__Aim__. Return the records exactly as they are.

==== Entries supplied ====

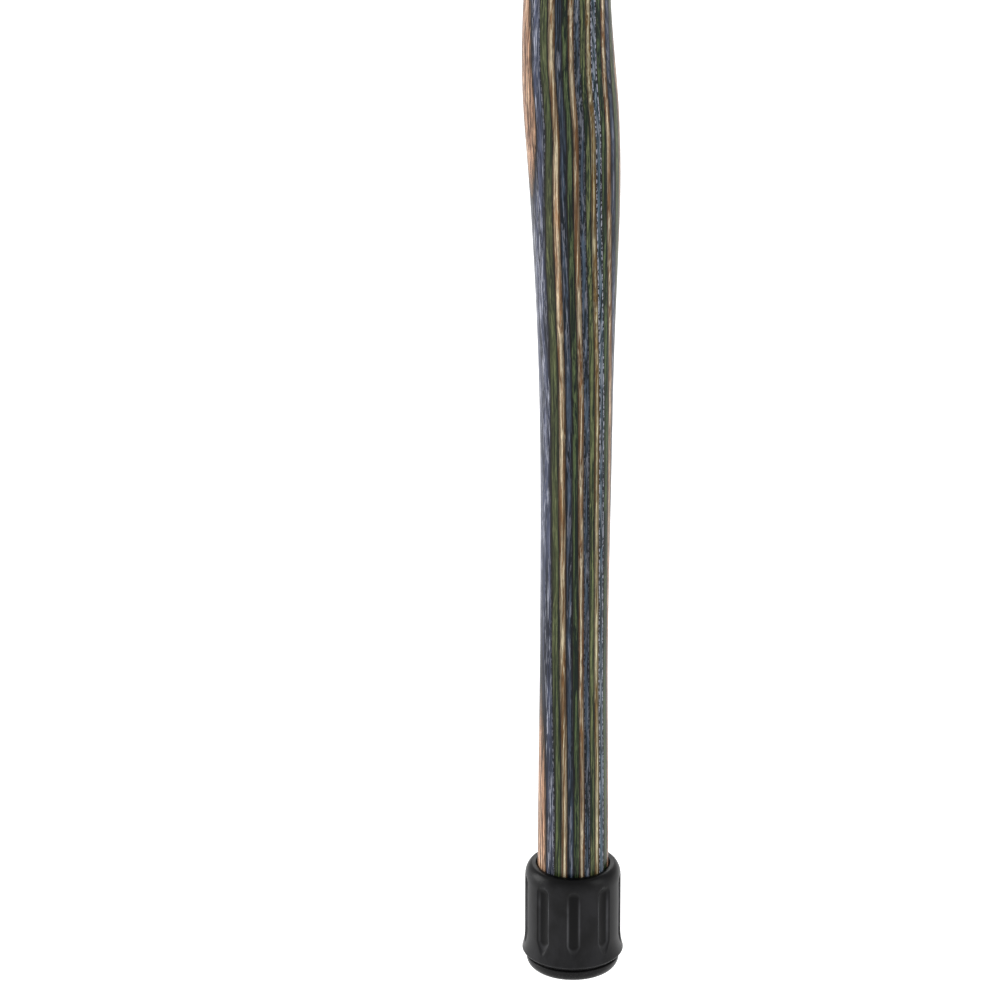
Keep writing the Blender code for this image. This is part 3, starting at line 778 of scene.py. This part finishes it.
def blank_group():
    """Number of the veneer that a place is in, its distance in mm from a glue line, and its grain."""
    tree, _, end = new_group(
        "place_in_blank", (), (("Number", "Float"), ("Edge", "Float"), ("Grain", "Vector")))
    place = add_node(tree, "ShaderNodeTexCoord").outputs["Object"]
    x, y, z = add_node(tree, "ShaderNodeSeparateXYZ", {0: place}).outputs
    from_face = calculate(tree, "ADD", y, BLANK_FACE + BOW_LINE[0][1])
    for (drop0, bow0), (drop1, bow1) in zip(BOW_LINE, BOW_LINE[1:]):
        bow = faded(tree, z, COLLAR_Z - drop1, COLLAR_Z - drop0, bow1 - bow0, 0.0)
        from_face = calculate(tree, "ADD", from_face, bow)
    count = calculate(tree, "DIVIDE", from_face, VENEER_PITCH)
    number = calculate(tree, "FLOOR", count)
    depth = calculate(tree, "FRACT", count)
    near = calculate(tree, "MINIMUM", depth, calculate(tree, "SUBTRACT", 1.0, depth))

    # The handle's grain runs along the grip, and no two veneers have the same grain
    along_grip = add_node(tree, "ShaderNodeCombineXYZ", {0: z, 1: y, 2: x}).outputs[0]
    in_handle = calculate(tree, "GREATER_THAN", z, JOINT_Z)
    along_grain = blended(tree, in_handle, place, along_grip)
    millimetres = stretched(tree, along_grain, (1 / MM, 1 / MM, 1 / MM))
    shift = add_node(
        tree, "ShaderNodeCombineXYZ", {0: times(tree, number, 37.3), 2: times(tree, number, 211.7)})
    plug(tree, end, {
        "Number": number,
        "Edge": times(tree, near, VENEER_PITCH / MM),
        "Grain": moved(tree, millimetres, shift.outputs[0])})
    return tree


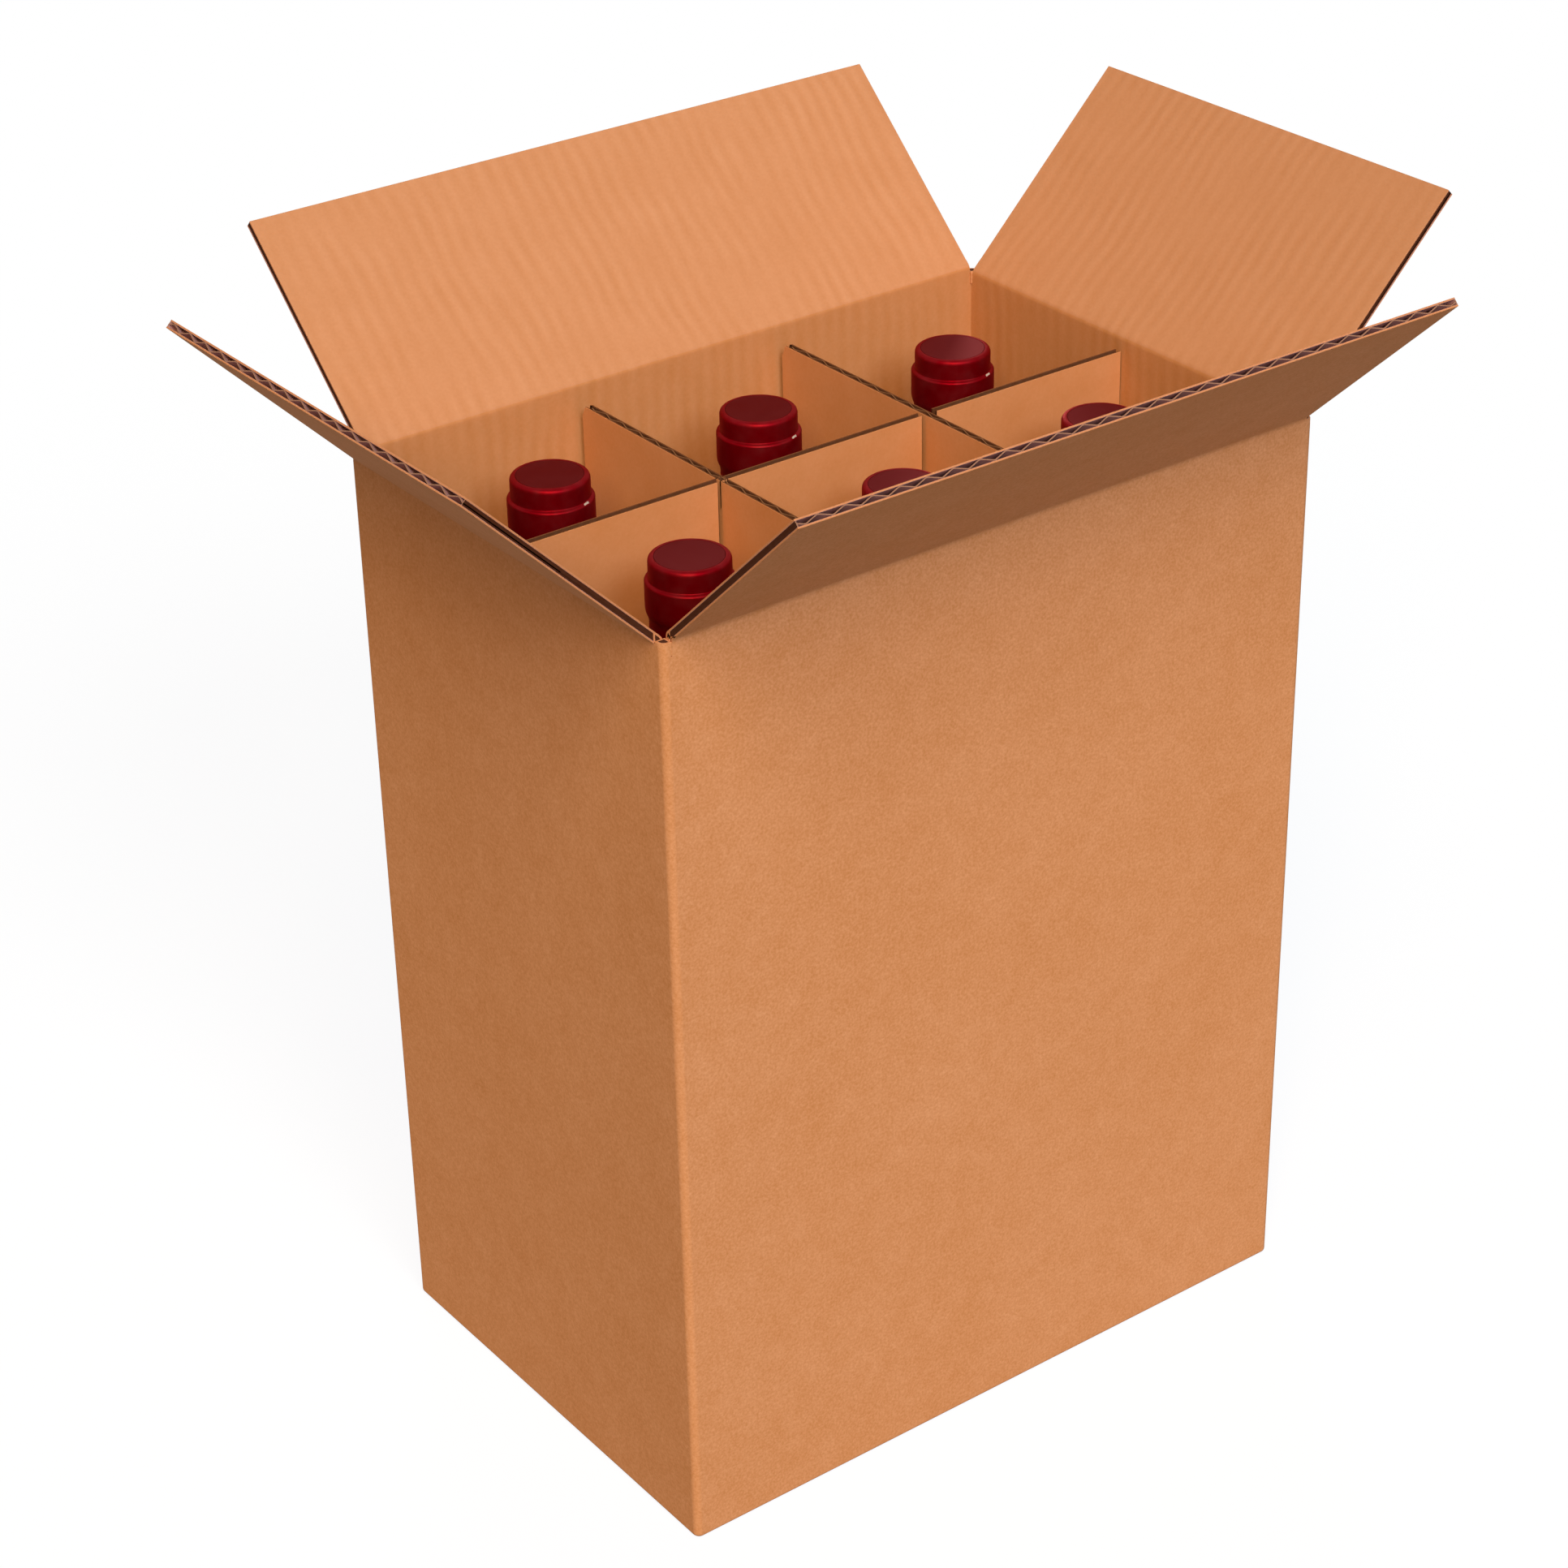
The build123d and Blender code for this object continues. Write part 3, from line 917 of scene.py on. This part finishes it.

====

__The response__.
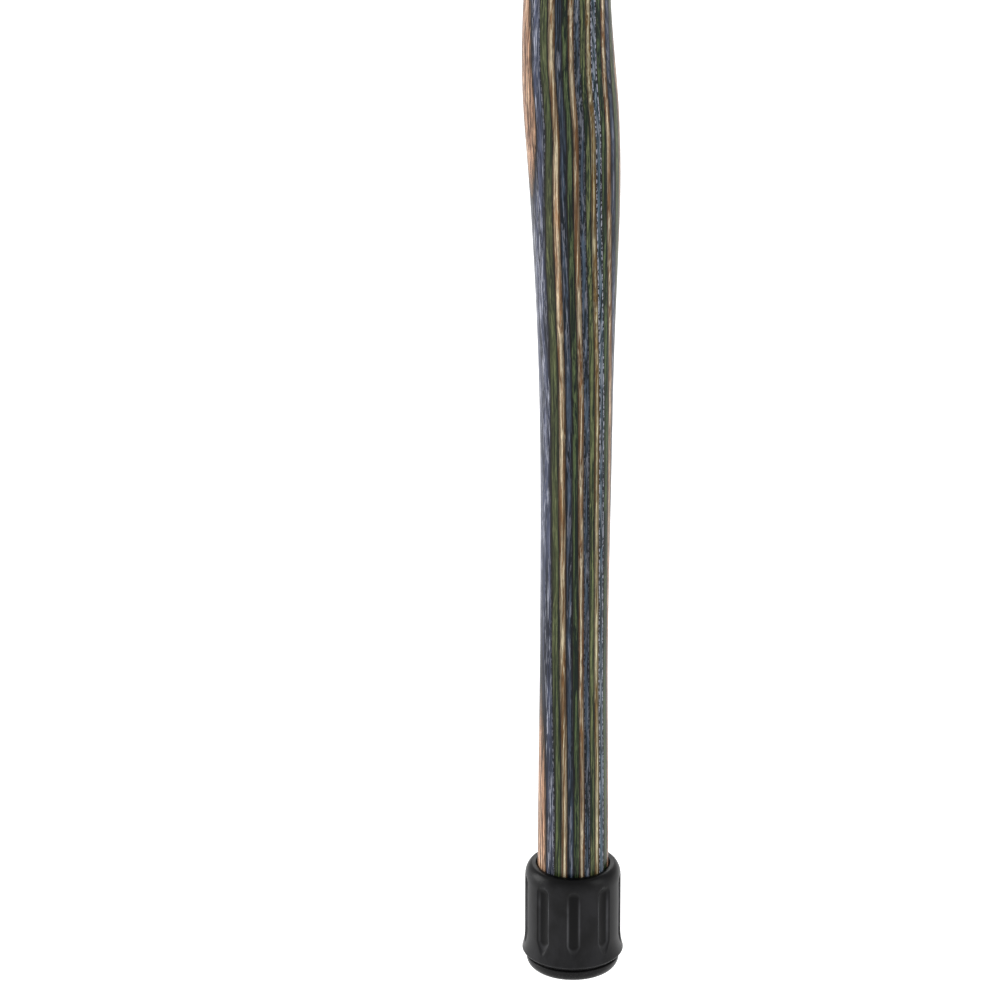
Keep writing the Blender code for this image. This is part 3, starting at line 778 of scene.py. This part finishes it.
def blank_group():
    """Number of the veneer that a place is in, its distance in mm from a glue line, and its grain."""
    tree, _, end = new_group(
        "place_in_blank", (), (("Number", "Float"), ("Edge", "Float"), ("Grain", "Vector")))
    place = add_node(tree, "ShaderNodeTexCoord").outputs["Object"]
    x, y, z = add_node(tree, "ShaderNodeSeparateXYZ", {0: place}).outputs
    from_face = calculate(tree, "ADD", y, BLANK_FACE + BOW_LINE[0][1])
    for (drop0, bow0), (drop1, bow1) in zip(BOW_LINE, BOW_LINE[1:]):
        bow = faded(tree, z, COLLAR_Z - drop1, COLLAR_Z - drop0, bow1 - bow0, 0.0)
        from_face = calculate(tree, "ADD", from_face, bow)
    count = calculate(tree, "DIVIDE", from_face, VENEER_PITCH)
    number = calculate(tree, "FLOOR", count)
    depth = calculate(tree, "FRACT", count)
    near = calculate(tree, "MINIMUM", depth, calculate(tree, "SUBTRACT", 1.0, depth))

    # The handle's grain runs along the grip, and no two veneers have the same grain
    along_grip = add_node(tree, "ShaderNodeCombineXYZ", {0: z, 1: y, 2: x}).outputs[0]
    in_handle = calculate(tree, "GREATER_THAN", z, JOINT_Z)
    along_grain = blended(tree, in_handle, place, along_grip)
    millimetres = stretched(tree, along_grain, (1 / MM, 1 / MM, 1 / MM))
    shift = add_node(
        tree, "ShaderNodeCombineXYZ", {0: times(tree, number, 37.3), 2: times(tree, number, 211.7)})
    plug(tree, end, {
        "Number": number,
        "Edge": times(tree, near, VENEER_PITCH / MM),
        "Grain": moved(tree, millimetres, shift.outputs[0])})
    return tree


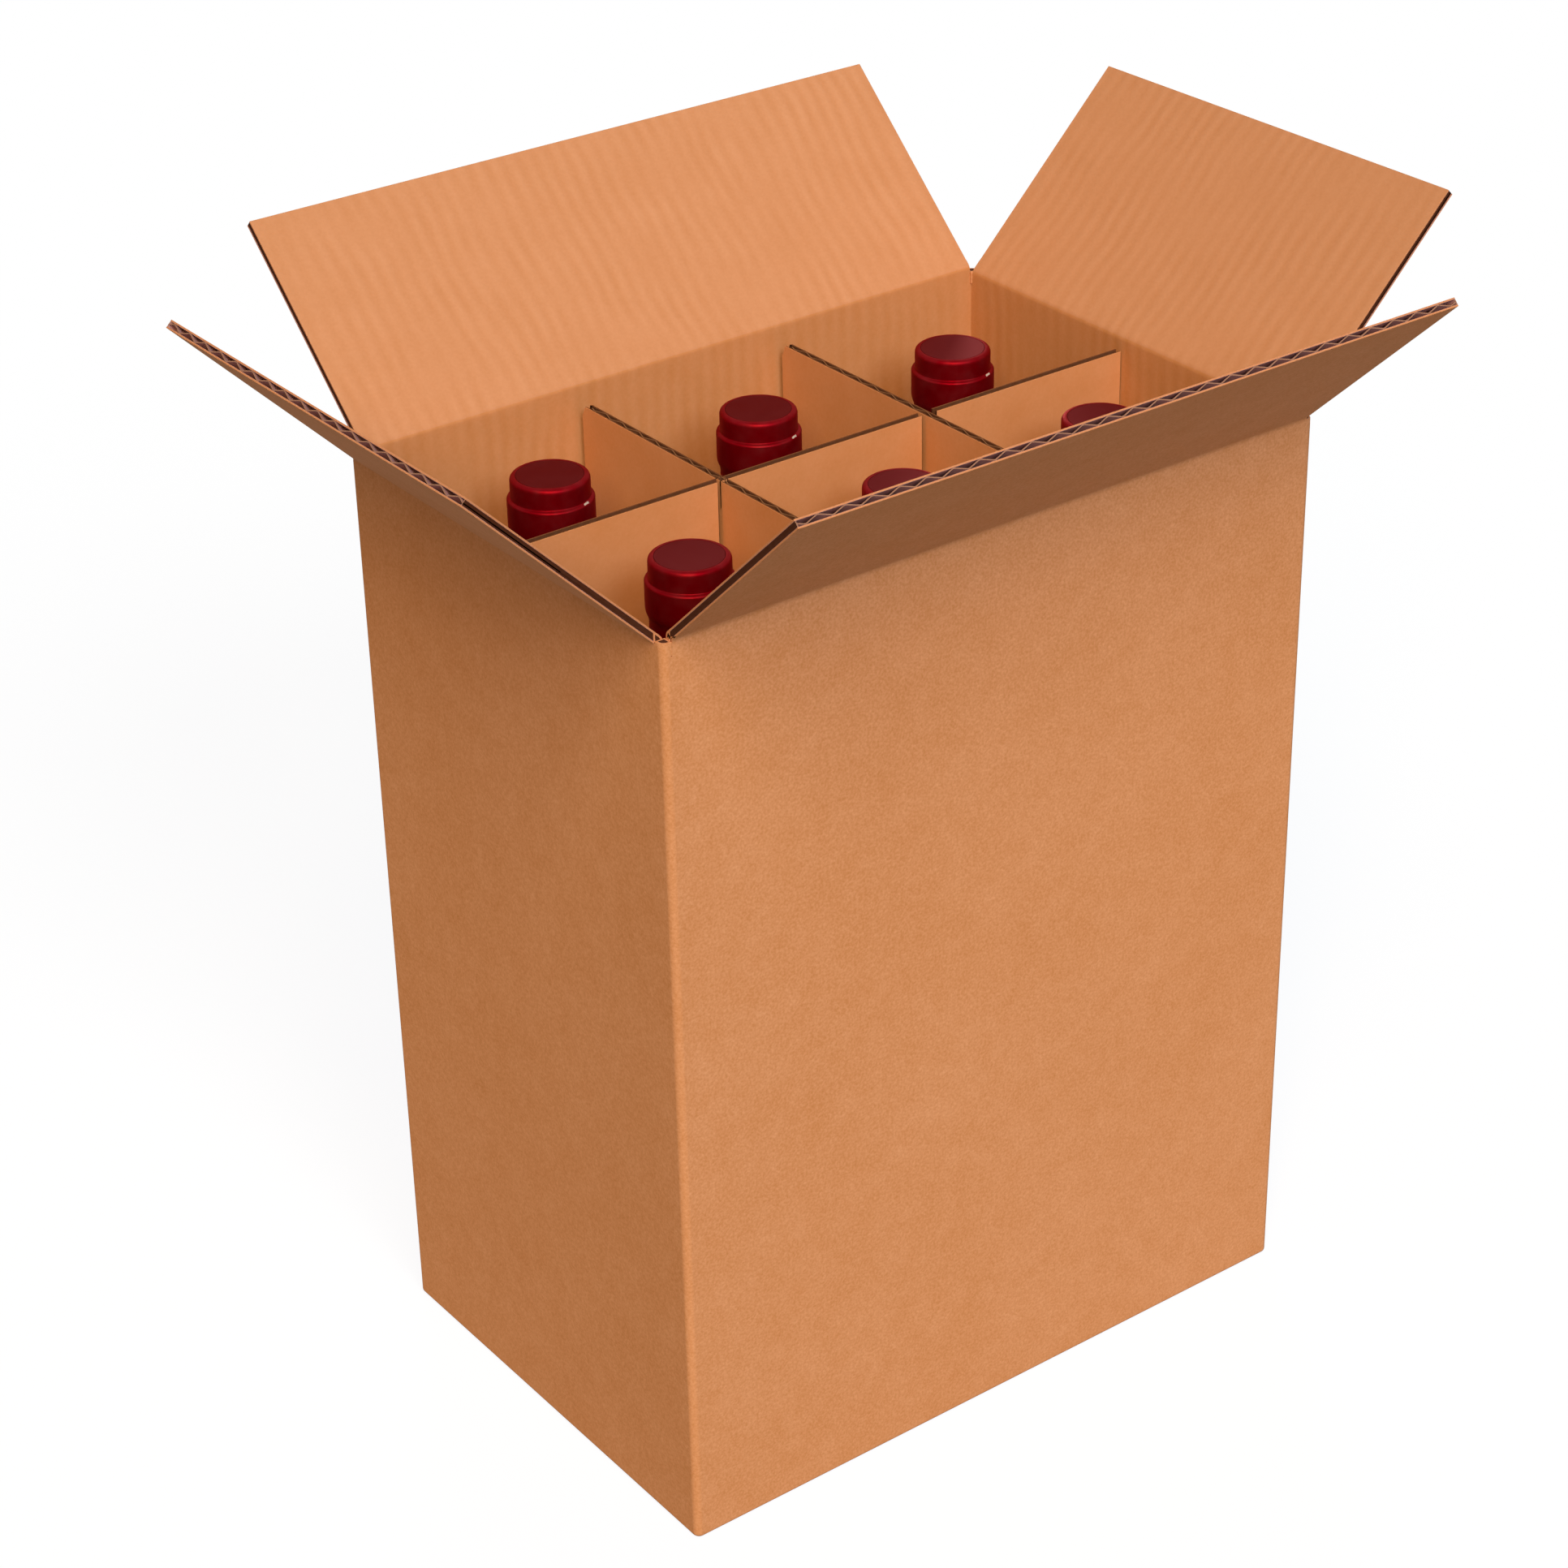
The build123d and Blender code for this object continues. Write part 3, from line 917 of scene.py on. This part finishes it.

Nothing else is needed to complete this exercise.